## BEGIN DATA SHOWN

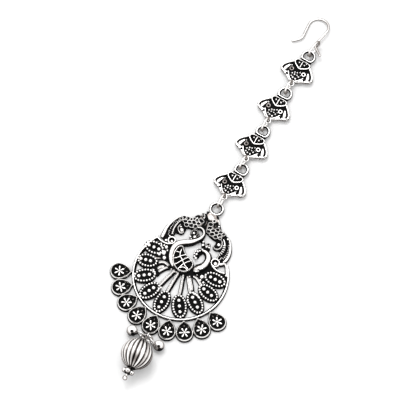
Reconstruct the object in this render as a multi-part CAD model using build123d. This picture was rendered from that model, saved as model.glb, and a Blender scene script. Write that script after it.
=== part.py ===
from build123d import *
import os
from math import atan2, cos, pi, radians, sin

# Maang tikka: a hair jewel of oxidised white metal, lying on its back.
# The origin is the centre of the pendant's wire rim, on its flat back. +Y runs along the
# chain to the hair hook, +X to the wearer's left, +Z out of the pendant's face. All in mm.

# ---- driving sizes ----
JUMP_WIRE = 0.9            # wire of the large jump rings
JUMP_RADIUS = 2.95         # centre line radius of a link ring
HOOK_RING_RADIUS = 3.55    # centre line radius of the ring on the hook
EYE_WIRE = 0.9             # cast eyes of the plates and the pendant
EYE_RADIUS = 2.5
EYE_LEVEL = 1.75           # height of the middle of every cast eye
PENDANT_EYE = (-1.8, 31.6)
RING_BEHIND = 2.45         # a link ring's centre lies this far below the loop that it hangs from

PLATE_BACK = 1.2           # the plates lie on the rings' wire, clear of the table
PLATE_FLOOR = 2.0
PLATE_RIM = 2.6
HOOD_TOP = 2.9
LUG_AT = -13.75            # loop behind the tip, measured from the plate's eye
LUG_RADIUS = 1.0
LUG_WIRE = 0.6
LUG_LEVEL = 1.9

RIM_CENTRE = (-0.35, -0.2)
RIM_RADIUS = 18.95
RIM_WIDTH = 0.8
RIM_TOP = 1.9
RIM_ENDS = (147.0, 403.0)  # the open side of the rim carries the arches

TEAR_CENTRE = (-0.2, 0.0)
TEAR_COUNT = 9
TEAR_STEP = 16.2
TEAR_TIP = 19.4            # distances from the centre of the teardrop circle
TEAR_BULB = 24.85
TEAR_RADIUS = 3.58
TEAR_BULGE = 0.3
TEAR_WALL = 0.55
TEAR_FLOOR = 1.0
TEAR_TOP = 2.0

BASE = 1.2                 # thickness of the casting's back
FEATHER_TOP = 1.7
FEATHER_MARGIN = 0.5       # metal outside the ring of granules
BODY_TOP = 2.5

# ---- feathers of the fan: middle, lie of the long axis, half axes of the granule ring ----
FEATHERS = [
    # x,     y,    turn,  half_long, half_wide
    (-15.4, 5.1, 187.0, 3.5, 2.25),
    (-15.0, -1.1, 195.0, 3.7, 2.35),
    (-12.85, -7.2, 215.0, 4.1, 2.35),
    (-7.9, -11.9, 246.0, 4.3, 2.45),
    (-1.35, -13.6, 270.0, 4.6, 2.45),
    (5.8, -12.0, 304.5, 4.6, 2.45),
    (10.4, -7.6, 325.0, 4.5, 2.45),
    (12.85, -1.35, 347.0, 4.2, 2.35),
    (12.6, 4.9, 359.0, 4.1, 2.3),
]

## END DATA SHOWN

Show every line of the listing in which the string "that" can be found.

■ **WORKED SOLUTION**:
Reconstruct the object in this render as a multi-part CAD model using build123d. This picture was rendered from that model, saved as model.glb, and a Blender scene script. Write that script after it.
RING_BEHIND = 2.45         # a link ring's centre lies this far below the loop that it hangs from